Data:
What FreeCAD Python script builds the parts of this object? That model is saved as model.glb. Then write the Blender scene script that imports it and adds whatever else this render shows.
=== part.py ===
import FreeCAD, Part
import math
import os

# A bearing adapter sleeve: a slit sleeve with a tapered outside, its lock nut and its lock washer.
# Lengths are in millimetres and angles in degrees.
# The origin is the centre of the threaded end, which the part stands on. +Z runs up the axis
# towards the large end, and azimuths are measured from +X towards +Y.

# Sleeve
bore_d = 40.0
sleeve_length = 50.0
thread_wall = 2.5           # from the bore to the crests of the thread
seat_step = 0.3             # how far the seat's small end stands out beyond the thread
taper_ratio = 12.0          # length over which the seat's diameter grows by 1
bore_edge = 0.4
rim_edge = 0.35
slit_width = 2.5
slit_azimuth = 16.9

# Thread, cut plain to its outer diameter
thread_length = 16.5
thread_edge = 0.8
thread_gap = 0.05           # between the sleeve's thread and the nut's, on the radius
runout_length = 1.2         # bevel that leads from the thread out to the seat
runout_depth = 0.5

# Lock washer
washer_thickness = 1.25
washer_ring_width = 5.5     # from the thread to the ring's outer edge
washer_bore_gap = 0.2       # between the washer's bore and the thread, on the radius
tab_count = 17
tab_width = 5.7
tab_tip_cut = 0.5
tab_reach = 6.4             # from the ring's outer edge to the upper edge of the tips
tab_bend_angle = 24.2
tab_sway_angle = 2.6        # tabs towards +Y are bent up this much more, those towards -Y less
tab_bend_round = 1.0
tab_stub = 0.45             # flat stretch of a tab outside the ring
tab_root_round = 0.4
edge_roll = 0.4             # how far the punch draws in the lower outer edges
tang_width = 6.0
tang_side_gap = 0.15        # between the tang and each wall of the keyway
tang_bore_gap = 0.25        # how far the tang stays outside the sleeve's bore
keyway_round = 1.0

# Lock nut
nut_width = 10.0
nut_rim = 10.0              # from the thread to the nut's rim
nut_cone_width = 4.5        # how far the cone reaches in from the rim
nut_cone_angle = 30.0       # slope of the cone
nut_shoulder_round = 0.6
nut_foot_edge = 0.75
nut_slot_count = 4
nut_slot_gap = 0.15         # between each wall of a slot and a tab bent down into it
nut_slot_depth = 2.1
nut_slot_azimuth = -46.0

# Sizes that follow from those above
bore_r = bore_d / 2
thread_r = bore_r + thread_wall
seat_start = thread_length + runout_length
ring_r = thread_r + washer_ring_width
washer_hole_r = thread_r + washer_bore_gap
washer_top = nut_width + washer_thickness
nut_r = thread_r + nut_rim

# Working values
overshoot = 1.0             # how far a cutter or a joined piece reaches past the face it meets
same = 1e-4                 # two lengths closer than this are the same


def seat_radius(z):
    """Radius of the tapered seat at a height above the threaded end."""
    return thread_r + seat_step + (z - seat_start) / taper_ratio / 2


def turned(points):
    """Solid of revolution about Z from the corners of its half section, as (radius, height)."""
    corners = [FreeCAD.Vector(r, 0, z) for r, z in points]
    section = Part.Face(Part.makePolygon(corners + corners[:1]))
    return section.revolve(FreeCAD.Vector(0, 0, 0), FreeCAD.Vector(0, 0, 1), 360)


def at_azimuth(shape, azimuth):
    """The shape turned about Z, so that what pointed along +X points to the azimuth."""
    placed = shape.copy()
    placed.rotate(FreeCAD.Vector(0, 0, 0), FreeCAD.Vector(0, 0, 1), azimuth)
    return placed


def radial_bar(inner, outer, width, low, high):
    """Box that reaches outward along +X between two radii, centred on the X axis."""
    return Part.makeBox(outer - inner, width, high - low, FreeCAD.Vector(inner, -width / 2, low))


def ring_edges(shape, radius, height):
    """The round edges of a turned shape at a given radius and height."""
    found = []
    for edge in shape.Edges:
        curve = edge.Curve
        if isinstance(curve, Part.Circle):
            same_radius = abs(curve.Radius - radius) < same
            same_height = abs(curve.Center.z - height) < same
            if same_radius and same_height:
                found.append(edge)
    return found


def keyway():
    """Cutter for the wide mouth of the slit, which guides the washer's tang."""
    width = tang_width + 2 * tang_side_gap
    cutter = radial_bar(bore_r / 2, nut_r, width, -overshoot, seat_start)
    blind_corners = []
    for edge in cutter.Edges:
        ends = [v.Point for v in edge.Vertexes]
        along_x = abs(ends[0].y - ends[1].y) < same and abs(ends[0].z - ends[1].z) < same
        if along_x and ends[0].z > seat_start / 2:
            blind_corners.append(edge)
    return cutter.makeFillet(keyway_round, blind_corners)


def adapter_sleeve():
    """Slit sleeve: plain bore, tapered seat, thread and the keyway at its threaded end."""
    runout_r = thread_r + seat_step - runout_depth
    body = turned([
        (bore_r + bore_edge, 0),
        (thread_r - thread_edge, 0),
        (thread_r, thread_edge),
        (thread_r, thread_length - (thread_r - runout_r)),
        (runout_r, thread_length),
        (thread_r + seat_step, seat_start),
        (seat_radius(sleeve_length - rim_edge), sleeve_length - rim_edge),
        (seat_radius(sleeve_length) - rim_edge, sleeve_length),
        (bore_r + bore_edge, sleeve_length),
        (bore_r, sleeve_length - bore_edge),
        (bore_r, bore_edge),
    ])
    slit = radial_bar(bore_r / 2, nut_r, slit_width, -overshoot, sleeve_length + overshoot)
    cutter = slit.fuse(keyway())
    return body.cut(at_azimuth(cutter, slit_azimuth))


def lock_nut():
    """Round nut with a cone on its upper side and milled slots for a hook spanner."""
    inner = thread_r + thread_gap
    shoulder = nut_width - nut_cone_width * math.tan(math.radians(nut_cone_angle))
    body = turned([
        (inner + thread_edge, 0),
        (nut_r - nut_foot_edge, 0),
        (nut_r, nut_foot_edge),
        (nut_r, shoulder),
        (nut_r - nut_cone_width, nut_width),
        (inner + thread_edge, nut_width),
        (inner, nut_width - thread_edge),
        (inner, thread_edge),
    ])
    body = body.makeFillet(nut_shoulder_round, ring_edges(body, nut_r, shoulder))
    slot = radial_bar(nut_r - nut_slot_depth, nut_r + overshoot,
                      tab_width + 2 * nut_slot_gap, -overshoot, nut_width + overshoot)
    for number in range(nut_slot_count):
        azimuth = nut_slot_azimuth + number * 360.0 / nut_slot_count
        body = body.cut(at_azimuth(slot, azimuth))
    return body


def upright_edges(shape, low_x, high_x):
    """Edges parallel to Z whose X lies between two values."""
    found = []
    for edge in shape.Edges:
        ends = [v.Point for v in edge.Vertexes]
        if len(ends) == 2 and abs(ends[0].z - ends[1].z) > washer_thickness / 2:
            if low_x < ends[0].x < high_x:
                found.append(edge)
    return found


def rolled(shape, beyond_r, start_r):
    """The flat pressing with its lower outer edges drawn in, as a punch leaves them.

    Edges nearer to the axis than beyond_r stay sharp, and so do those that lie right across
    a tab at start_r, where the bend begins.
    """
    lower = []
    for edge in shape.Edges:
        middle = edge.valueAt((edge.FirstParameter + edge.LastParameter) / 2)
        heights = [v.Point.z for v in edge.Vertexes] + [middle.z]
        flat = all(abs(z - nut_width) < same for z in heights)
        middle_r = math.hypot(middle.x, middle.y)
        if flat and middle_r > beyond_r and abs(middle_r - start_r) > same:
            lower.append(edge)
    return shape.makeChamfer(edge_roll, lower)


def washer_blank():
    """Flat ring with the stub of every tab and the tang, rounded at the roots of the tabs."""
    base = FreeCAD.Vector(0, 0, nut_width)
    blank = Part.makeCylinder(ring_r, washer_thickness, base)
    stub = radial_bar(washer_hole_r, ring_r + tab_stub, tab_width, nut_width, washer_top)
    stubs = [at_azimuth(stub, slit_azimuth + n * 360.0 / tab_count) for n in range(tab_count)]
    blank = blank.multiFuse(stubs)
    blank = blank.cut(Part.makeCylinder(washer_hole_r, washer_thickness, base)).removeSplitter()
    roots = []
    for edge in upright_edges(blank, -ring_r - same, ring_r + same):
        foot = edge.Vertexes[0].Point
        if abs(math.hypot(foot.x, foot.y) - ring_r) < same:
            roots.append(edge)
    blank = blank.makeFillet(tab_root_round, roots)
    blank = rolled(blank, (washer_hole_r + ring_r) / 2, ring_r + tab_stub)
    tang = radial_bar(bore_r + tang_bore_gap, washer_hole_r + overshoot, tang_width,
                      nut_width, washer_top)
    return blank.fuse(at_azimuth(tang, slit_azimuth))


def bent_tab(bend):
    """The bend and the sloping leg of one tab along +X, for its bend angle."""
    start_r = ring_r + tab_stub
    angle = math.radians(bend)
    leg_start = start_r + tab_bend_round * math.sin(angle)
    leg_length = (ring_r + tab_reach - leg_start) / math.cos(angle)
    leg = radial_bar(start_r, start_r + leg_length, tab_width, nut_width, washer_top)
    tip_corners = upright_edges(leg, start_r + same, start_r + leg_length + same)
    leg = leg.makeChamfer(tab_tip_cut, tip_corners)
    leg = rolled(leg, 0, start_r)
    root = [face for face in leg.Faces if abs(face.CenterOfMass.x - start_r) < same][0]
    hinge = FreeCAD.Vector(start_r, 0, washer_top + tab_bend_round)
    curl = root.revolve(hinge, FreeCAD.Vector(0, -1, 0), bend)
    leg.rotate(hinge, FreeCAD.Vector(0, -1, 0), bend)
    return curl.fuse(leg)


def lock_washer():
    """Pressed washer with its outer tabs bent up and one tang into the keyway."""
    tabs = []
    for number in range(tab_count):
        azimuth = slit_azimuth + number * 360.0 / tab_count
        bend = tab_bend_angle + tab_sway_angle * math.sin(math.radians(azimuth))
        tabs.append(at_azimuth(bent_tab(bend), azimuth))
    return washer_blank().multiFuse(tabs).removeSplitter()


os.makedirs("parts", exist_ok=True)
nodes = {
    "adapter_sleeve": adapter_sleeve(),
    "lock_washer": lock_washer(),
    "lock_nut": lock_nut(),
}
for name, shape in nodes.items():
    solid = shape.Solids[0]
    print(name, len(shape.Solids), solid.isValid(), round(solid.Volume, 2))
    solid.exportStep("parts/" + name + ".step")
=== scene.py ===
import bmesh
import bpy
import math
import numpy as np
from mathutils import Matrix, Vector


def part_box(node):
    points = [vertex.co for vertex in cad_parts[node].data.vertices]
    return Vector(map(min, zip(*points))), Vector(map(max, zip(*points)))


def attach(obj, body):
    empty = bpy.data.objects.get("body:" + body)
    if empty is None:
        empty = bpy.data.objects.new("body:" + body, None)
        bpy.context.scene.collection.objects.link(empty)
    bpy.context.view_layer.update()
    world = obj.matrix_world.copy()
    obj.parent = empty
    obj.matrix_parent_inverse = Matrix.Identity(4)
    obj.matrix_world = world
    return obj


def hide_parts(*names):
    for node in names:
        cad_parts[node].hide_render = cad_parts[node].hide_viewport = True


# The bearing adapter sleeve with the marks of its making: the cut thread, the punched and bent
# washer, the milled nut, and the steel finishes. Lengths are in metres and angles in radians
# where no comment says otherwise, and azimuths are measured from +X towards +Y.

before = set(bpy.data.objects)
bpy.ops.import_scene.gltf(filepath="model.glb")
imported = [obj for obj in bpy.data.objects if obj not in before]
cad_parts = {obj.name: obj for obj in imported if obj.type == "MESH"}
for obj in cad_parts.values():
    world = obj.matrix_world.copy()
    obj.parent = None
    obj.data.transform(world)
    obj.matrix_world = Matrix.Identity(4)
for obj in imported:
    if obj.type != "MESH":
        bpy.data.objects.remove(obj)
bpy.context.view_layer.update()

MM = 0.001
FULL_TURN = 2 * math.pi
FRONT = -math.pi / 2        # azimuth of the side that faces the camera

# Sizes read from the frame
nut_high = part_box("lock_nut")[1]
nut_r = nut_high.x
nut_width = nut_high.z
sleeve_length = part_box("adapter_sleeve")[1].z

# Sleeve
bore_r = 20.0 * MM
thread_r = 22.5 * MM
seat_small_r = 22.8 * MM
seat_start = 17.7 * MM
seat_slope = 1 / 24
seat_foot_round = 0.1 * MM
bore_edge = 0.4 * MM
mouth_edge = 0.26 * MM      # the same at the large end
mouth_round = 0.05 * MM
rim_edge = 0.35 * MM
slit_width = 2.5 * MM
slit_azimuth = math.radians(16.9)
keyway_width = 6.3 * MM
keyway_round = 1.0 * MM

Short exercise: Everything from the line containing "solid.isValid(), round(solid.Volume, 2))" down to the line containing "before = set(bpy.data.objects)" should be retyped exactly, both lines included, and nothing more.

Task solution:
    print(name, len(shape.Solids), solid.isValid(), round(solid.Volume, 2))
    solid.exportStep("parts/" + name + ".step")
=== scene.py ===
import bmesh
import bpy
import math
import numpy as np
from mathutils import Matrix, Vector


def part_box(node):
    points = [vertex.co for vertex in cad_parts[node].data.vertices]
    return Vector(map(min, zip(*points))), Vector(map(max, zip(*points)))


def attach(obj, body):
    empty = bpy.data.objects.get("body:" + body)
    if empty is None:
        empty = bpy.data.objects.new("body:" + body, None)
        bpy.context.scene.collection.objects.link(empty)
    bpy.context.view_layer.update()
    world = obj.matrix_world.copy()
    obj.parent = empty
    obj.matrix_parent_inverse = Matrix.Identity(4)
    obj.matrix_world = world
    return obj


def hide_parts(*names):
    for node in names:
        cad_parts[node].hide_render = cad_parts[node].hide_viewport = True


# The bearing adapter sleeve with the marks of its making: the cut thread, the punched and bent
# washer, the milled nut, and the steel finishes. Lengths are in metres and angles in radians
# where no comment says otherwise, and azimuths are measured from +X towards +Y.

before = set(bpy.data.objects)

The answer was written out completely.